Host immunity to Plasmodium falciparum and the assessment of emerging artemisinin resistance in a multinational cohort
Ataide R., Ashley EA., Powell R., Chan J-A., Malloy MJ., O’Flaherty K., Takashima E., Langer C., Tsuboi T., Dondorp AM., Day NP., Dhorda M., Fairhurst RM., Lim P., Amaratunga C., Pukrittayakamee S., Hien TT., Htut Y., Mayxay M., Faiz MA., Beeson JG., Nosten F., Simpson JA., White NJ., Fowkes FJI.
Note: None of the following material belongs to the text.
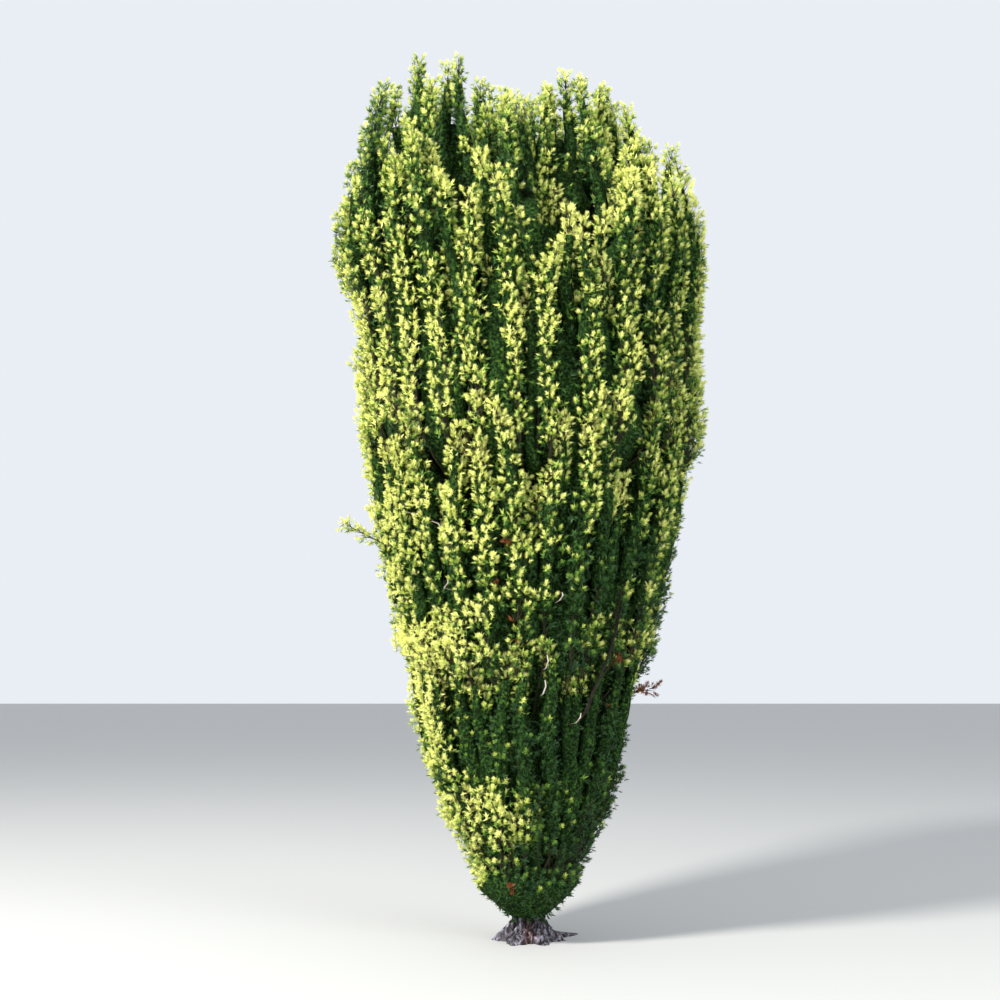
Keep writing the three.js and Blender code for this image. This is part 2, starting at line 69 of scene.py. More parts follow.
# seat is what a column's stem stands on, how far out from the middle of that face, the angle between the
# columns that share a face, and the angle that the pair or three look along.
RINGS = [
    Values(
        name="skirt", count=7, turn=-90, foot=(170, 190), girth=268, stand=2000,
        foot_share=0.16, full=(0.3, 0.76), swing=0.1, seat=("trunk", 136, 0, 0),
        tips=(2030, 2180, 1960, 2120, 2060, 2240, 2100),
    ),
    Values(
        name="flank", count=10, turn=-108, foot=(330, 1290), girth=285, stand=2000,
        foot_share=0.5, full=(0.3, 0.72), swing=0.24, seat=("main_bough", 25, 84, 0),
        tips=(3560, 3700, 3850, 3560, 3900, 3620, 3760, 3540, 3980, 3660),
    ),
    Values(
        name="outer", count=15, turn=-102, foot=(610, 2780), girth=262, stand=2000,
        foot_share=0.5, full=(0.24, 0.6), swing=0.2, seat=("upper_bough", 13, 62, 0),
        tips=(5070, 4700, 5250, 5420, 4960, 5900, 5950, 6000, 5900, 6020, 5960, 5740, 5500, 5870, 5420),
    ),
    Values(
        name="inner", count=10, turn=-96, foot=(440, 3060), girth=245, stand=700,
        foot_share=0.6, full=(0.3, 0.66), swing=0.3, seat=("upper_bough", 13, -62, 180),
        tips=(5780, 5950, 6030, 6100, 6200, 6240, 6180, 6290, 6220, 6050),
    ),
    Values(
        name="centre", count=3, turn=-30, foot=(130, 3300), girth=240, stand=255,
        foot_share=0.6, full=(0.3, 0.66), swing=0.3, seat=("upper_leader_bough", 11, 0, 0),
        tips=(6100, 6240, 6140),
    ),
]
AZIMUTH_JITTER = 0.1
TIP_TAPER = 2.1
TIP_SHARE = 0.03

# The trunk's bark: clefts with their degrees round it and their depth, and what sinks or raises the rest.
TRUNK_SIDES = 220
TRUNK_RINGS = 64
CLEFTS = [
    (-128, 0.02), (-104, 0.034), (-68, 0.036), (-38, 0.02), (12, 0.03), (66, 0.034), (118, 0.03),
    (172, 0.034), (206, 0.024),
]
CLEFT_WIDTH = 0.1
CLEFT_BEND = Values(size=0.12, pace=16)
FIBRES = Values(around=0.16, along=0.25, size=0.012, height=0.006)
PITS = Values(size=0.024, level=0.12, most=0.5, depth=0.05)
BARK = Values(sunk=0.006, neck_sunk=0.026, neck_from=0.12)
BOUGH_BARK = Values(sides=18, rings=60, share=0.97, along=0.25, size=0.012, height=0.0035)

# Leaders of a column: sideways and outwards from its centre line as shares of its half width, up to a share
# of its height, and their own half width as a share of the column's.
LEADERS = {
    "skirt": [
        (0, 0, 1, 0.5), (0, 0.56, 0.96, 0.42), (0.62, 0.42, 0.98, 0.42), (-0.62, 0.42, 0.94, 0.42),
        (1, 0.2, 0.92, 0.38), (-1, 0.2, 0.86, 0.38), (0.34, 0.6, 0.5, 0.36), (-0.34, 0.6, 0.44, 0.36),
    ],
    "flank": [
        (0, 0, 1, 0.5), (0, 0.6, 0.86, 0.38), (0.58, 0.46, 0.95, 0.4), (-0.58, 0.46, 0.9, 0.4),
        (0.98, 0.2, 0.76, 0.36), (-0.98, 0.2, 0.7, 0.34),
    ],
    "outer": [
        (0, 0, 1, 0.44), (0.5, 0.48, 0.97, 0.43), (-0.5, 0.48, 0.9, 0.43), (1, 0.16, 0.86, 0.38),
        (-1, 0.16, 0.78, 0.36), (0.25, -0.9, 0.95, 0.42),
    ],
    "inner": [
        (0, 0.05, 1, 0.46), (0.8, 0.1, 0.99, 0.4), (-0.8, 0.1, 0.975, 0.4), (0.1, 1.15, 0.965, 0.4),
        (0, -0.6, 0.955, 0.4),
    ],
    "centre": [(0, 0.1, 1, 0.48), (0.6, -0.2, 0.96, 0.4), (-0.6, -0.1, 0.97, 0.4)],
}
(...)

Significance Slow-clearing artemisinin-resistant malaria parasites are now well established in the Greater Mekong Subregion. This large multinational therapy efficacy study incorporating clinical data, molecular drug-resistance markers, and immune profiling aimed to understand how variations in population levels of naturally acquired malarial immunity affect the slow-clearing phenotype, emergence of artemisinin resistance-associated mutations, and assessment of the geographical spread of artemisinin resistance. We found that slow-clearing mutant parasites occur at higher frequencies in areas where immunity is lowest, patients with higher immunity have faster clearance times, and immunity has the greatest effect on clearance in patients with slow-clearing mutant parasites. Immunity plays an important role in the emergence of resistant parasites and can confound the World Health Organization’s phenotype and genotype definitions of artemisinin resistance.